With well over a decade of GMing experience (oh boy), I finally decided to get out of the comfort blanket that is D&D. The tag “First Impressions” documents the more noteworthy of my forays. There were a few smaller games which we tried to play and simply couldn’t get to work for us – they didn’t make it onto the blog. Even in the games that did, a common theme would emerge: I’d read the book, and be uncertain I could actually run the game well. I’d read it again. Then I’d go online and look for existing discussion, easily finding other people with same concerns, which hardly dissuaded my fears.
This was particularly notable with Fate: the entire first campaign I ran in it was essentially a learning experience, both for myself and my players – seasoned roleplayers, all. I still don’t use compels very well. I “cheat” in Apocalypse Engine games I run – I rarely think in terms of GM moves, simply running it as any other game. That’s, pretty explicitly, against the rules.
But weren’t narrative games meant to more naturally emulate the storytelling process we all grow up with? Dungeon World was once described as “D&D you always thought you were playing”. What gives? Why are narrative games so damn hard to grock?
A part of it is due to the “narrative game vocabulary” still being developed. Roleplaying itself is still a relatively new hobby. Within it, certain playstyles have had decades longer and a whole bunch more games to grow, to figure out how to articulate their concepts. Again, take Fate as an example: it’s gotten so much clearer over the years. It’s progressed both in weeding out the unnecessary clutter from its rules, and in how it explains these rules. This process will undoubtedly continue.
But the main reason narrative games are hard to run the way they’re meant to be is due to narrative games codifying how they’re meant to be run. Narrative games have Opinions. Unlike traditional games, which give you tools to resolve situations that come up in typical scenarios of the game, narrative games also give you tools for creating these scenarios. Fail to use those well, and you fail to play the game well.
Why are you fighting goblins in a dungeon in D&D? You have a quest to get a MacGuffin, who cares, roll Initiative. Why are you fighting goblins in a dungeon in Dungeon World? The party had rolled a 3 on their Carouse move, choosing to gain useful information but letting things get really out of hand and getting entangled in the process. GM offered them an opportunity: they can get out of jail if they promise to go deal with goblins who’ve been robbing caravans. They can even keep whatever’s already been stolen. Quest, MacGuffin, etc. But they flow directly from the game rules.

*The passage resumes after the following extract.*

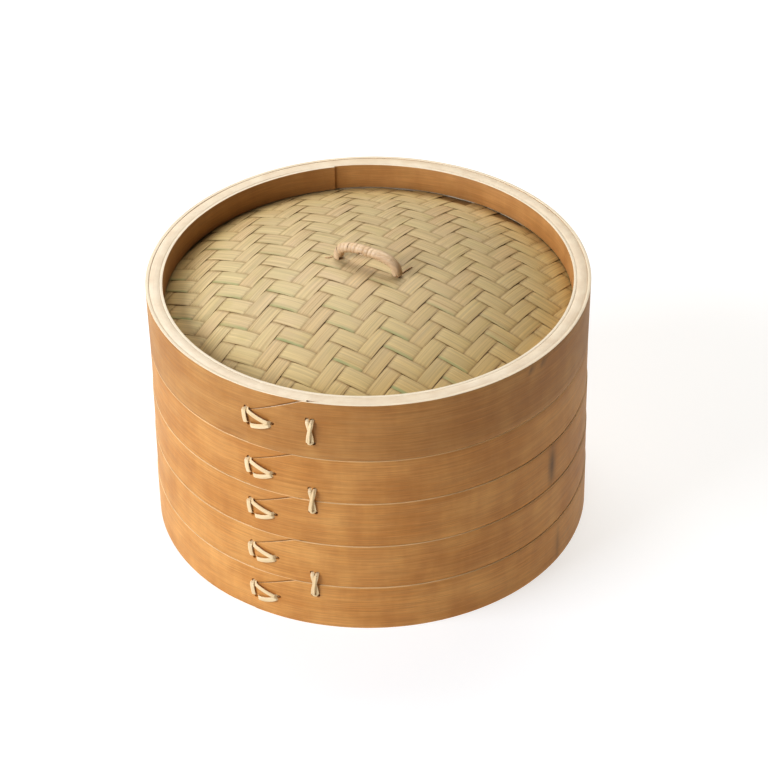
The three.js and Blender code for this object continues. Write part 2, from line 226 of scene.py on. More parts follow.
def ribbon(path, outward, width, thickness, corners=12, taper=0.15):
    """A flat strip swept along a path, its broad side facing outward. Returns points, faces, grain."""
    path = np.asarray(path, float)
    outward = np.asarray(outward, float)
    tangent = unit_rows(np.gradient(path, axis=0))
    side = unit_rows(np.cross(tangent, outward))
    face = np.cross(side, tangent)
    turn = np.linspace(0, 2 * pi, corners, endpoint=False)
    across = np.sign(np.cos(turn)) * np.abs(np.cos(turn)) ** 0.8 / 2
    up = np.sign(np.sin(turn)) * np.abs(np.sin(turn)) ** 0.7 / 2
    travel = distance_along(path)
    share = travel / travel[-1]
    narrow = 1 - taper * (np.abs(2 * share - 1) ** 6)
    wide = np.broadcast_to(width, len(path)) * narrow
    thick = np.broadcast_to(thickness, len(path))
    points = (
        path[:, None, :]
        + side[:, None, :] * (wide[:, None] * across)[:, :, None]
        + face[:, None, :] * (thick[:, None] * up)[:, :, None]
    )
    grain = np.zeros(points.shape)
    grain[:, :, 0] = travel[:, None]
    grain[:, :, 1] = wide[:, None] * across
    skin, faces = loft(points)
    return skin, faces, grain.reshape(-1, 3)


def body_for(node):
    return next((tier for tier in TIERS if node.startswith(tier)), "lid")


def link(thing):
    bpy.context.scene.collection.objects.link(thing)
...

Naturally, you can, even should, have the exact same sequence of events in a traditional game. It’s not like narrative games invented cause and effect. You don’t need the rules to have a satisfying story. It is, however, telling how eager we are to adapt these narrative shaping structures to other games – e.g. Dungeon World Fronts in D&D by Sly Flourish.
And here’s where we get to the core of the issue. A traditional game doesn’t care if you have a satisfying story. It has some opinions on what stories should occur within it, and its mechanics do have an effect on these stories – even such seemingly minor rules elements as hit points matter. But, because D&D doesn’t exist, a sequence of fights in 5×5 rooms is just as much a proper D&D game as a game of courtly intrigue and noble duels. As long as you roll a d20 + attack bonus and compare it to the AC of the target, you’re good.
In contrast, narrative games have story bits and GMing practices “hardcoded” into their rules. Failure to compel PCs in Fate means failure to involve them in the plot. Failure to come up with an interesting consequence to a bad roll in DW calls into question the necessity of that roll in the first place. By making these narrative elements explicit, narrative games make our failures to implement them explicit.
And finally, if the group isn’t after the narrative elements the game wants them to employ, or if the mechanics are not well written or well explained, making it hard to reconcile the rules-mandated narrative element with the rest of the story, it comes off as clunky. A failure to use an unwieldy tool the purpose of which you don’t quite understand.
With mixed success (hah), narrative games describe tools, constraints, and practices they believe will lead to the game being played not just correctly, but well. Narrative games are hard to grok, because being a good GM is hard to grok. And it may be even harder to grok what the game considers to be a good GM.